A long-serving manager with the Irish operation of the pharmaceutical giant Pfizer has claimed before the High Court the company has singled him out for dismissal on grounds of abuse of corporate entertainment after he informed the company of serious matters concerning money allegedly being diverted from it.
Kevin O'Doherty (54), Rochestown Road, Cork, said the background to the action against him by Pfizer arose from a Pfizer investigation spearheaded from the company's US operation.
The investigation was into some $2 million being unaccounted for arising from construction of a $95 million building for Pfizer at Ringaskiddy and other matters, including the €15,000 costs of landscaping a senior Pfizer executive's home which, he had been told, were billed to Pfizer for payment.
Mr O'Doherty said he had told senior personnel within the company of rumours that Pfizer, in the course of construction of the Ringaskiddy spray-dryer dispersion building, may have been charged for the costs of building a particular house in east Cork.
He had also reported allegations made to him that the €15,000 costs of landscaping a senior Pfizer executive's home were charged to the company.
He was later asked about those matters by an investigation team from Pfizer's US operation in the course of which he was also asked had he availed of corporate hospitality. Later he was asked by Pfizer to make arrangements for the company to download everything from his computer's hard disk. He was later notified he was being dismissed.
Mr O'Doherty was given notification of dismissal on November 27th last but has not yet been dismissed. Yesterday he secured an interim High Court order from Mr Justice Éamon de Valera restraining his dismissal as purchasing manager with the group.
The order, returnable to Monday next, was granted against Pfizer Manufacturing LLC, Pfizer Production LLC and Pfizer Overseas Pharmaceuticals, all trading as Pfizer Ireland Pharmaceuticals.
Roddy Horan for Mr O'Doherty, said his client had been singled out for dismissal on grounds of abuse of corporate entertainment when other senior personnel in the group not only availed of but actively solicited corporate hospitality.
This "hospitality" included invitations to prestigious golf courses, free overseas trips and dinners in "opulent dining houses" in New Orleans, Las Vegas and various European capitals, Mr O'Doherty said.

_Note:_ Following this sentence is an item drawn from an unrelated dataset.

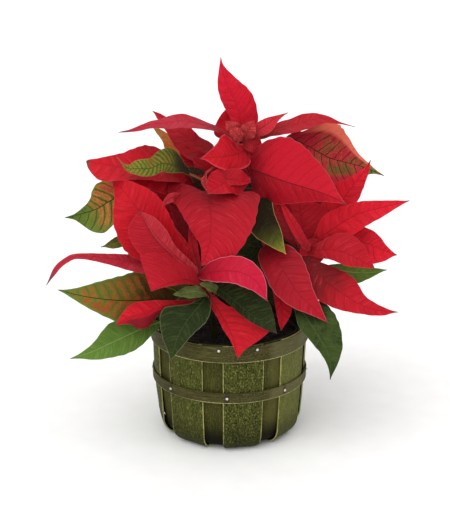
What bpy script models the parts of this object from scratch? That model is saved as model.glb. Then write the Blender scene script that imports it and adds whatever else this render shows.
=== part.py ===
"""Potted poinsettia in a round chip-wood basket, in metres, +Z up.

The origin is the centre of the underside of the basket's base board, on the surface that the basket
stands on. -Y is the front. Sizes in the tables below are in millimetres and angles in degrees; mm() turns
millimetres into metres.
"""

import math

import bmesh
import bpy
from mathutils import Vector

GAP = 0.3  # between faces that touch

# Basket
BASKET_HEIGHT = 119.6
STAVE_COUNT = 8
STAVE_PITCH = 360 / STAVE_COUNT
FIRST_STAVE_ANGLE = 10.0  # from the front towards +X
STAVE_HALF_ANGLE = 15.0
STAVE_THICKNESS = 2.0
STAVE_COLUMNS = 4
STAVE_TOP = BASKET_HEIGHT - 0.6  # the rim band stands a little above the staves
INNER_STAVE_HALF_ANGLE = 11.5
INNER_STAVE_THICKNESS = 1.6
INNER_STAVE_COLUMNS = 3
INNER_STAVE_TUCK = 0.02  # how much further in it lies where the staves are flat
INNER_STAVE_INSET = STAVE_THICKNESS + 0.7  # clear of the staves, which are faceted
RIM_RADIUS = 81.7  # outer face of a stave at the rim
WAIST_RADIUS = 80.2
WAIST_HEIGHT = 64.0
BELLY_RADIUS = 79.0
BELLY_HEIGHT = 42.0
HEEL_RADIUS = 77.5  # where a stave starts to turn under
HEEL_HEIGHT = 20.0
HEEL_STEPS = 3
FOOT_RADIUS = 60.0  # where it ends, against the base board
FOOT_FLATNESS = 0.85  # 1 is a flat stave and 0 one that is as round as the basket
BAND_THICKNESS = 1.7
BAND_FIT = 0.5
RIM_BAND_HEIGHT = 17.3
RIM_BAND_TAPER = 0.2
RIM_LINING_HEIGHT = 13.0
RIM_LINING_FIT = 0.9
HOOP_HEIGHT = 11.0
HOOP_BOTTOM = 58.2
HOOP_FIT = 0.6
RING_SIDES = 40
BOARD_RADIUS = 57.6
BOARD_THICKNESS = 5.0
BOARD_CHAMFER = 0.6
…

Pfizer's "leadership team" had also solicited 55 tickets for the 2004 hurling final and he understood these were purchased by the vendors on the black market at significant cost.
Not only were vendor-sponsored trips the norm within Pfizer, they were also very beneficial to the company, he said. As a result of networking, he had learned of an impurity within the process for the making of a drug, which information he had notified immediately.
In an affidavit, Mr O'Doherty said he had never accepted a trip which affected his judgment or actions in the performance of his duties and Pfizer had never suggested he had.
While the company policy prohibited the acceptance of entertainment "of more than token or nominal monetary value", he said it was custom and practice within Pfizer for its employees not only to attend trips but to procure places on trips.
He had been solicited by a number of plant managers to secure for them specific corporate golf invitations at various prestigious courses, he said.
He had procured, for example, after being asked by a senior director with Pfizer in the US, a benefactor for a round of golf at the Old Head golf course in Kinsale which would have cost the benefactor some €1,300.
Mr Horan said Mr O'Doherty was recommended for dismissal after what was effectively a disciplinary hearing before two senior managers, one of whom had herself availed of corporate hospitality on a greater scale than Mr O'Doherty.
Outlining the case, Mr Horan said his client had more than 30 years of service with the Pfizer operation.
The proceedings arose from earlier this year when Mr O'Doherty was told that a senior colleague had allegedly committed a serious irregularity, which Mr O'Doherty had reported to management.